Frequently asked questions

How do I prepare for a behavioral interview?

Write down 6–8 stories from your last 3 years using the STAR format (Situation, Task, Action, Result). Each story should map to multiple competencies (leadership, conflict, ambiguity, metrics). Practice telling each in 90 seconds out loud.

What is the best way to prepare for a technical interview?

For coding: solve 30–50 problems on your target language, focus on patterns (two pointers, BFS/DFS, dynamic programming), explain your approach out loud as you code. For systems: practice 5 common designs (URL shortener, news feed, chat, rate limiter, file storage).

How should I answer "tell me about yourself"?
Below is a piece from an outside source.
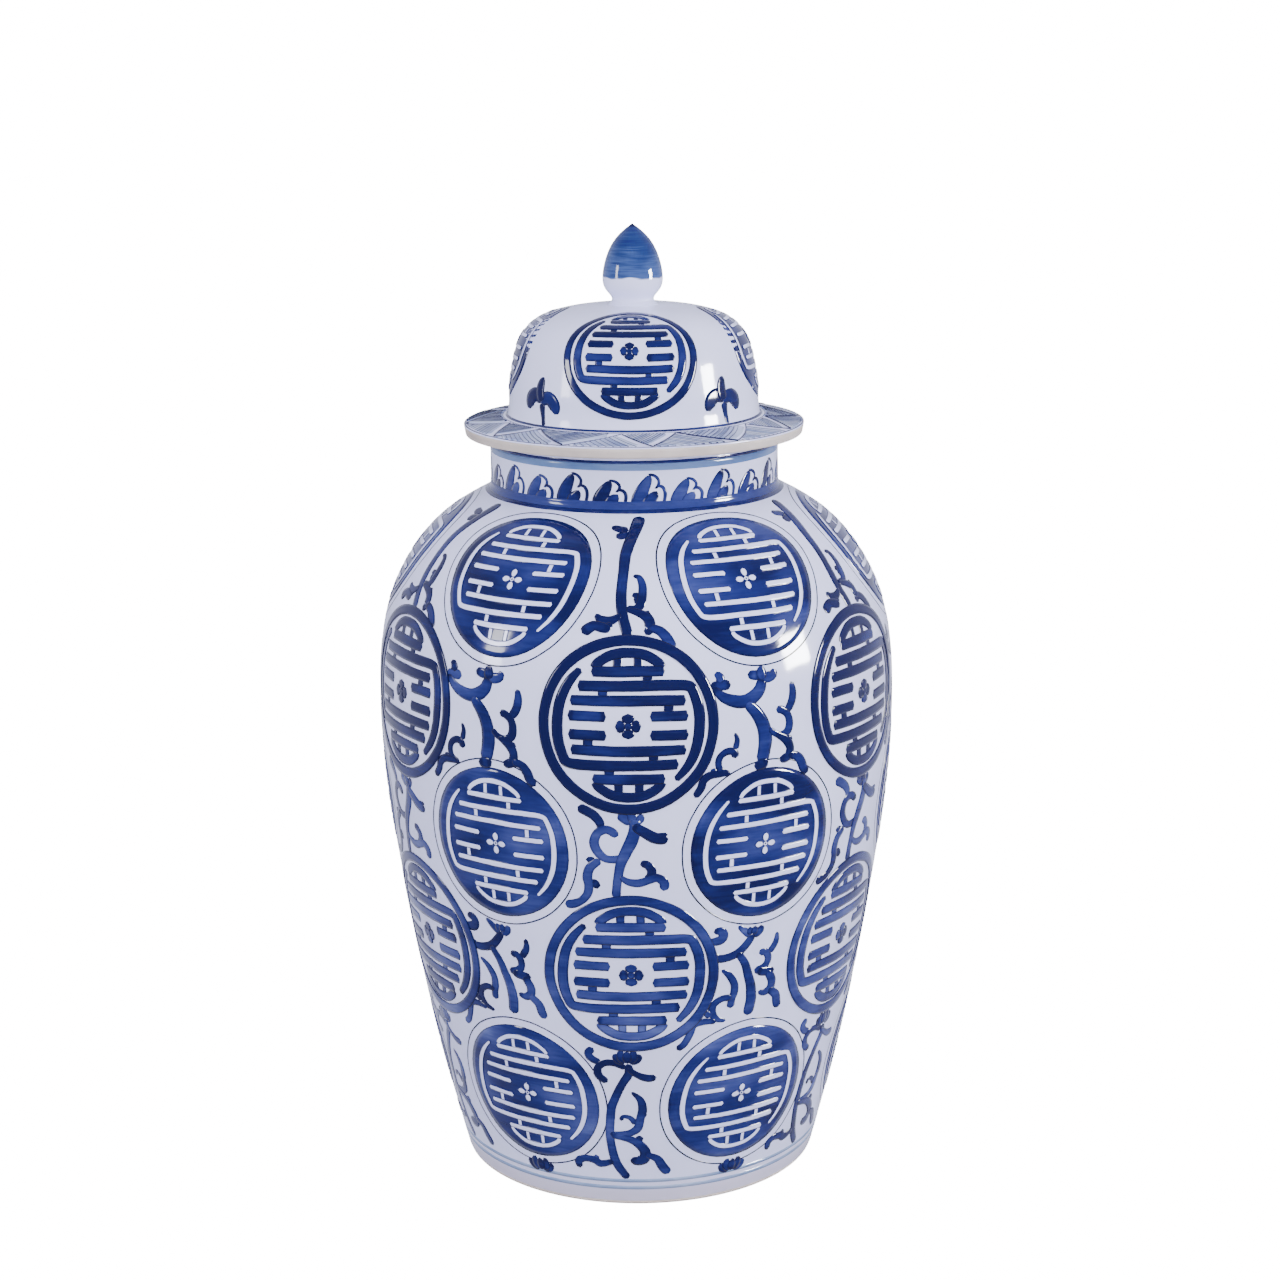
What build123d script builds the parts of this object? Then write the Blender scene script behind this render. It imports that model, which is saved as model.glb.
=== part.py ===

Use a 60–90 second structure: present role and scope, two or three career highlights tied to skills the role needs, the reason you are interested in this specific role. Skip childhood, school, and unrelated jobs unless directly relevant.

What questions should I ask the interviewer?

Ask 2–3 of: "What does success in this role look like at 6 / 12 months?", "How is performance measured?", "What is the team's biggest challenge right now?", and "How would you describe the manager's style?". Avoid questions Google can answer.

How quickly should I follow up after an interview?

Send a thank-you email within 24 hours. Reference one specific topic from the conversation, restate one reason you are a fit, and confirm interest. Keep it under 150 words. If you have not heard back by the timeline they gave, follow up once.

Tips

  • Tell-me-about-yourself comes up in 80%+ of interviews. Have a tight 60-second answer ready.
  • Record yourself answering questions on phone video. Playback reveals patterns you cannot hear live.
  • Prepare 3–5 questions per interviewer; specific beats generic every time.
  • Thank-you email within 24 hours; one specific topic; under 150 words; no exceptions.
  • If the timeline they gave passes, follow up once — not twice. Two follow-ups is the cutoff.